Foi com essa motivação que eu entrei na engenharia. Nem sabia direito o que fazia mais o engenheiro civil, além de ser bom em matemática. Aliás tive uma grande desilusão (seria desiluisão?) quando o professor Luisão, ensinando Isostática, como se fosse Resistência dos Materiais, dizia que engenheiro só precisava saber bem as quatro operações. Arriégua!

Também fui estudante do Liceu, o anexo da Piedade, onde por quatro anos tive Fagner na mesma classe. Mas todas as dificuldades e mazelas enfrentadas e vencidas pelo Zé Ivo não as enfrentei todas. Contudo também tenho o crédito de, apesar das fraquíssimas aulas do liceu, incomparáveis a de quem foi aluno dos seletos Colégios Cearense ou Militar, como Atilano, Seabra, José Arthur, Wetter, Célio, Edson, Kelsen... tiveram de ser substituídas por mim, num processo de afirmação e autoaprendizagem que cultivo até hoje.

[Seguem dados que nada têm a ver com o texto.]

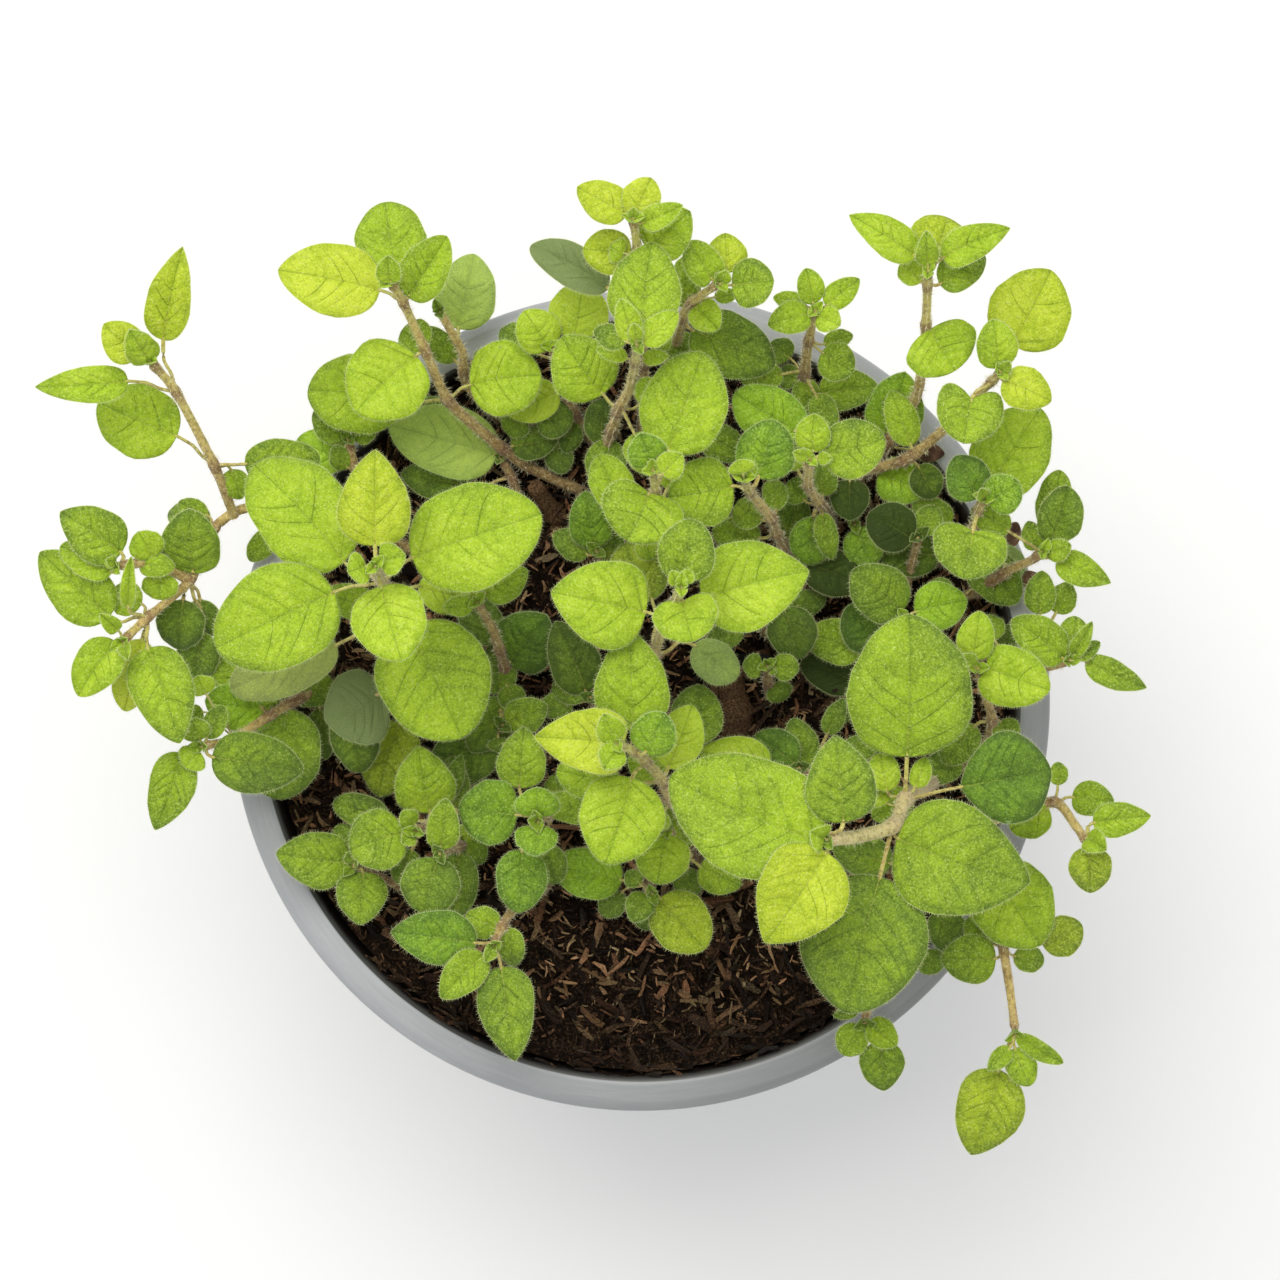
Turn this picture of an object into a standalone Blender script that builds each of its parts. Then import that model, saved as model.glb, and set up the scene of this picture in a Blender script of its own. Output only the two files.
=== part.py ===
"""Potted oregano: a round plastic pot, its soil and the leafy stems that stand in it.

Units are metres in the model and millimetres in this script. The pot rests on z = 0 and its
axis is the z axis. Places on the plant were read by eye as columns and rows of a picture
taken from straight above. picture_place() turns them into millimetres.
"""
import math

import bmesh
import bpy
from mathutils import Matrix, Vector
from mathutils.bvhtree import BVHTree

MM = 0.001

# Pot: a tapered cup, and a skirt under its flat rim
POT_HEIGHT = 125.0
BASE_R = 58.0
WALL = 2.5
FLOOR = 3.0
WALL_TOP_R = 77.3
SKIRT_DEPTH = 14.0
SKIRT_LOW_R = 80.8
RIM_OUTER_R = 82.4
RIM_INNER_R = 75.4
RIM_EDGE = ((0.0, 2.0), (1.2, 0.3), (3.4, 0.0))
THROAT_IN = 0.7
THROAT_DEPTH = 4.0
POT_SIDES = 48

# Soil: a plug with a domed, lumpy top that drops at the wall
SOIL_GAP = 0.3
SOIL_TOP = -6.5
SOIL_DOME = 2.0
SOIL_SHOULDER = 0.8
SHOULDER_SHARE = 0.86
SOIL_RINGS = (SHOULDER_SHARE, 0.62, 0.34, 0.0)
SOIL_SIDES = 24
FACET_CLEAR = 0.995

# Root holes in the soil
HOLE_DEPTH = 11.0
HOLE_GAP = 0.35
FOOT_ABOVE_HOLE = 0.8
COLLAR_ABOVE_SOIL = 1.2
HOLE_ABOVE_COLLAR = 6.0

# Picture scale: one pixel on the rim plane, the picture's middle, and the camera's height
PIXEL_MM = 0.2
PICTURE_MIDDLE = 640.0
MIDDLE_Y = 12.2
CAMERA_ABOVE_RIM = 900.0

# Stems: radii, and the stretch of their heights to a grown plant's
STEM_R = 1.25
STEM_TIP_R = 0.75
SIDE_STEM_R = 0.95
TIP_BEYOND = 0.9
STEM_SIDES = 4
SIDE_GUIDE = (0.31, 0.95, 0.0)
HEIGHT_STRETCH = 1.25
NEAREST_STEPS = 8

# Leaf stalks
PETIOLE_HALF = 0.55
PETIOLE_DEEP = 0.85
PETIOLE_START = 0.25
PETIOLE_NARROW = 0.55
SHORTEST_PETIOLE = 1.2
LONGEST_SHARE = 0.6
START_SPREAD = 0.12
MOST_BEND = math.radians(62)
STALK_POINTS = 6

# Leaf blades: thickness, arch and fold as shares, and half outlines for wide, middling and
# narrow ones (widths in pixels) as (share of the length, share of the half width)
BLADE = 0.7
BLADE_ARCH = 0.28
USUAL_FOLD = 0.16
LARGE_LEAF = 57.0
TINY_LEAF = 23.0
LARGE_OUTLINE = ((0.10, 0.66), (0.40, 1.0), (0.78, 0.72))
MEDIUM_OUTLINE = ((0.20, 0.88), (0.66, 0.88))
TINY_OUTLINE = ((0.48, 1.0),)

# Clearing: the gap kept round a leaf, and the lifts of the tip in millimetres and swings about
# the stem in degrees that a leaf may take to clear what is already there
LEAF_GAP = 0.35
TIP_LIFTS = (0, -1.5, 1.5, -3, 3, -4.5, 4.5, -6.5, 6.5, -9, 9, -12, 12)
TIP_SWINGS = (0, 7, -7, 15, -15)
SWING_COST = 0.25
SLIVER_SHARE = 0.87

# Colours and roughness
POT_LOOK = ((0.38, 0.40, 0.42), 0.38)
SOIL_LOOK = ((0.028, 0.016, 0.010), 0.95)
LEAF_ROUGHNESS = 0.55
LEAF_COLOURS = ((30.0, (0.36, 0.50, 0.045)), (16.0, (0.22, 0.37, 0.05)), (-99.0, (0.12, 0.24, 0.045)))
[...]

Achei estranho o Zé Ivo dizer que era bom em Geometria Descritiva porque a estudara no Liceu. No meu caso, quando saí do Anexo da Piedade, nem o nome Geometria Descritiva sabia o que era e, com admirável surpresa, passei a ver o professor Túlio traçar epúras e mais desenho desinfeliz que, quando chegava em casa, eu repetia na lousa verde, com gises coloridos que eu capava do resto das aulas dele, Túlio. Sentia um orgulho danado quando minha mãe entrava no meu quarto e via aquelas projeções do Príncipe Júnior e do Virgilio Athaide, que eram os bons livros que se via na época.

Ah, engenharia civil! Gosto muito de ser engenheiro civil e orgulho danado também, mas se fosse hoje, optaria pela Física, exatamente em caminho contrário ao que fizeram Galdino e Zé Ivo. Vida, a quantos obriga!